(Dataset section):
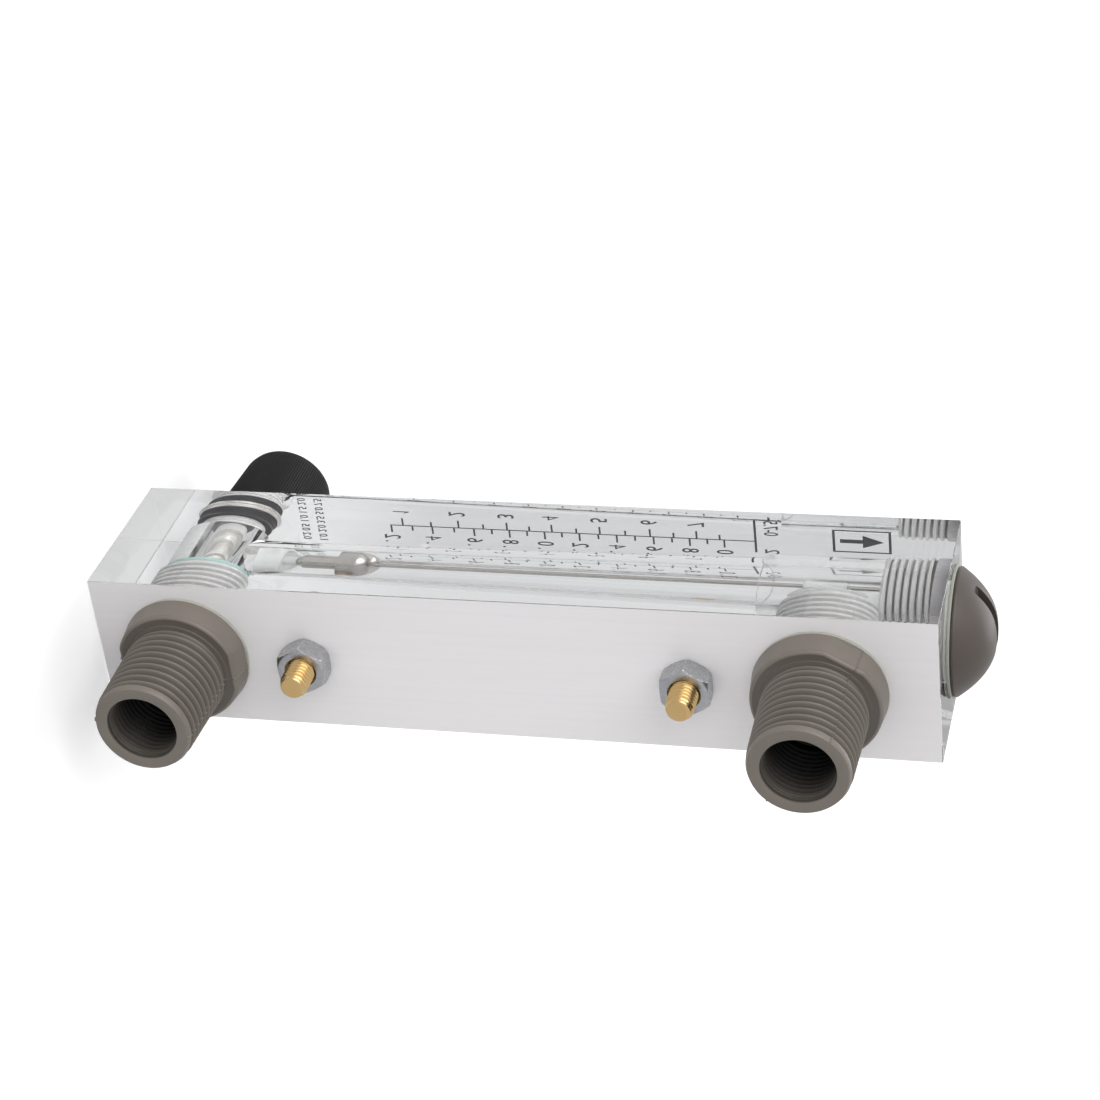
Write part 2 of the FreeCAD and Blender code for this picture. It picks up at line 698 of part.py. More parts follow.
def make_knob():
    """The tapered knob with its skirt, its screw at the spindle's end and its cap."""
    length = knob_back - knob_front
    floor = recess_floor
    bore = size["spigot_radius"] + size["spigot_fit"]
    spigot_end = size["skirt_depth"] + spigot_length + size["spigot_end_gap"]
    screw_hole = size["screw_radius"] + size["screw_hole_fit"]
    knob = turned("knob", [
        (size["skirt_radius"], ZERO),
        (size["knob_back_radius"] - size["knob_edge"], ZERO),
        (size["knob_back_radius"], size["knob_edge"]),
        (size["knob_front_radius"], length - size["knob_edge"]),
        (size["knob_front_radius"] - size["knob_edge"], length, size["knob_edge"]),
        (size["recess_radius"], length),
        (size["recess_radius"], floor),
        (screw_hole, floor),
        (screw_hole, spigot_end),
        (bore, spigot_end),
        (bore, size["skirt_depth"]),
        (size["skirt_radius"], size["skirt_depth"]),
    ])
    place(knob, y=knob_back, z=size["inlet_height"], rotation=FORWARD)

    shaft, lead, edge = size["screw_length"], size["screw_lead"], size["screw_head_edge"]
    head_top = shaft + size["screw_head_length"]
    screw = turned("knob_screw", [
        (ZERO, ZERO),
        (size["screw_pitch_radius"] - lead, ZERO),
        (size["screw_pitch_radius"], lead),
        (size["screw_pitch_radius"], shaft),
        (size["screw_head_radius"], shaft),
        (size["screw_head_radius"], head_top - edge),
        (size["screw_head_radius"] - edge, head_top, edge),
        (ZERO, head_top),
    ])
    slot = new_sketch(screw, "XY_Plane", "Slot", lift=head_top)
    half, reach = size["screw_slot"] / 2, size["screw_head_radius"] + size["cut_margin"]
    draw_outline(slot, rectangle(-reach, reach, -half, half))
    add_pocket(screw, slot, size["screw_head_length"] / 2, "Slot", upward=False)
    place(screw, y=knob_back - floor + shaft, z=size["inlet_height"], rotation=FORWARD)

    thickness, edge = size["cap_disc_thickness"], size["cap_disc_edge"]
    cap = turned("knob_cap", [
        (ZERO, ZERO),
        (size["cap_disc_radius"], ZERO),
        (size["cap_disc_radius"], thickness - edge),
        (size["cap_disc_radius"] - edge, thickness, edge),
        (ZERO, thickness),
    ])
    place(cap, y=knob_front + thickness, z=size["inlet_height"], rotation=FORWARD)


def make_stud(label, height):
    """A brass stud: meshed threads at their pitch radius, its free end at the full radius."""
    free_start = size["stud_depth"] + size["nut_thickness"]
    tip = size["stud_depth"] + size["stud_reach"]
    stud = turned(label, [
        (ZERO, ZERO),
        (size["stud_pitch_radius"] - size["stud_lead"], ZERO),
        (size["stud_pitch_radius"], size["stud_lead"]),
        (size["stud_pitch_radius"], free_start),
        (size["stud_radius"], free_start),
        (size["stud_radius"], tip - size["stud_bevel"]),
        (size["stud_radius"] - size["stud_bevel"], tip),
        (ZERO, tip),
    ])
    place(stud, y=back_face - size["stud_depth"], z=height, rotation=BACKWARD)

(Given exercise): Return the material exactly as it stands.

(Written answer):
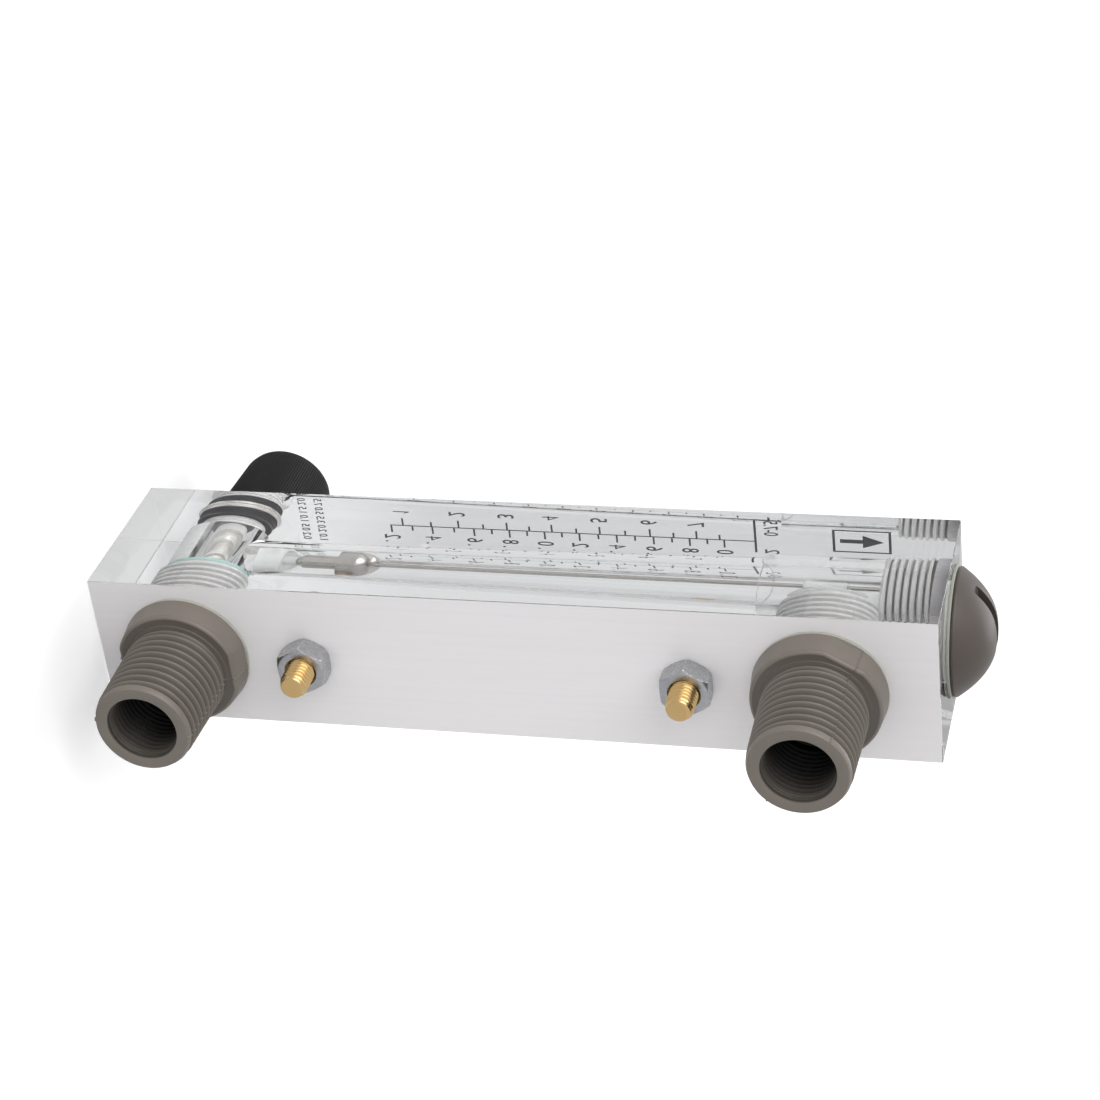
Write part 2 of the FreeCAD and Blender code for this picture. It picks up at line 698 of part.py. More parts follow.
def make_knob():
    """The tapered knob with its skirt, its screw at the spindle's end and its cap."""
    length = knob_back - knob_front
    floor = recess_floor
    bore = size["spigot_radius"] + size["spigot_fit"]
    spigot_end = size["skirt_depth"] + spigot_length + size["spigot_end_gap"]
    screw_hole = size["screw_radius"] + size["screw_hole_fit"]
    knob = turned("knob", [
        (size["skirt_radius"], ZERO),
        (size["knob_back_radius"] - size["knob_edge"], ZERO),
        (size["knob_back_radius"], size["knob_edge"]),
        (size["knob_front_radius"], length - size["knob_edge"]),
        (size["knob_front_radius"] - size["knob_edge"], length, size["knob_edge"]),
        (size["recess_radius"], length),
        (size["recess_radius"], floor),
        (screw_hole, floor),
        (screw_hole, spigot_end),
        (bore, spigot_end),
        (bore, size["skirt_depth"]),
        (size["skirt_radius"], size["skirt_depth"]),
    ])
    place(knob, y=knob_back, z=size["inlet_height"], rotation=FORWARD)

    shaft, lead, edge = size["screw_length"], size["screw_lead"], size["screw_head_edge"]
    head_top = shaft + size["screw_head_length"]
    screw = turned("knob_screw", [
        (ZERO, ZERO),
        (size["screw_pitch_radius"] - lead, ZERO),
        (size["screw_pitch_radius"], lead),
        (size["screw_pitch_radius"], shaft),
        (size["screw_head_radius"], shaft),
        (size["screw_head_radius"], head_top - edge),
        (size["screw_head_radius"] - edge, head_top, edge),
        (ZERO, head_top),
    ])
    slot = new_sketch(screw, "XY_Plane", "Slot", lift=head_top)
    half, reach = size["screw_slot"] / 2, size["screw_head_radius"] + size["cut_margin"]
    draw_outline(slot, rectangle(-reach, reach, -half, half))
    add_pocket(screw, slot, size["screw_head_length"] / 2, "Slot", upward=False)
    place(screw, y=knob_back - floor + shaft, z=size["inlet_height"], rotation=FORWARD)

    thickness, edge = size["cap_disc_thickness"], size["cap_disc_edge"]
    cap = turned("knob_cap", [
        (ZERO, ZERO),
        (size["cap_disc_radius"], ZERO),
        (size["cap_disc_radius"], thickness - edge),
        (size["cap_disc_radius"] - edge, thickness, edge),
        (ZERO, thickness),
    ])
    place(cap, y=knob_front + thickness, z=size["inlet_height"], rotation=FORWARD)


def make_stud(label, height):
    """A brass stud: meshed threads at their pitch radius, its free end at the full radius."""
    free_start = size["stud_depth"] + size["nut_thickness"]
    tip = size["stud_depth"] + size["stud_reach"]
    stud = turned(label, [
        (ZERO, ZERO),
        (size["stud_pitch_radius"] - size["stud_lead"], ZERO),
        (size["stud_pitch_radius"], size["stud_lead"]),
        (size["stud_pitch_radius"], free_start),
        (size["stud_radius"], free_start),
        (size["stud_radius"], tip - size["stud_bevel"]),
        (size["stud_radius"] - size["stud_bevel"], tip),
        (ZERO, tip),
    ])
    place(stud, y=back_face - size["stud_depth"], z=height, rotation=BACKWARD)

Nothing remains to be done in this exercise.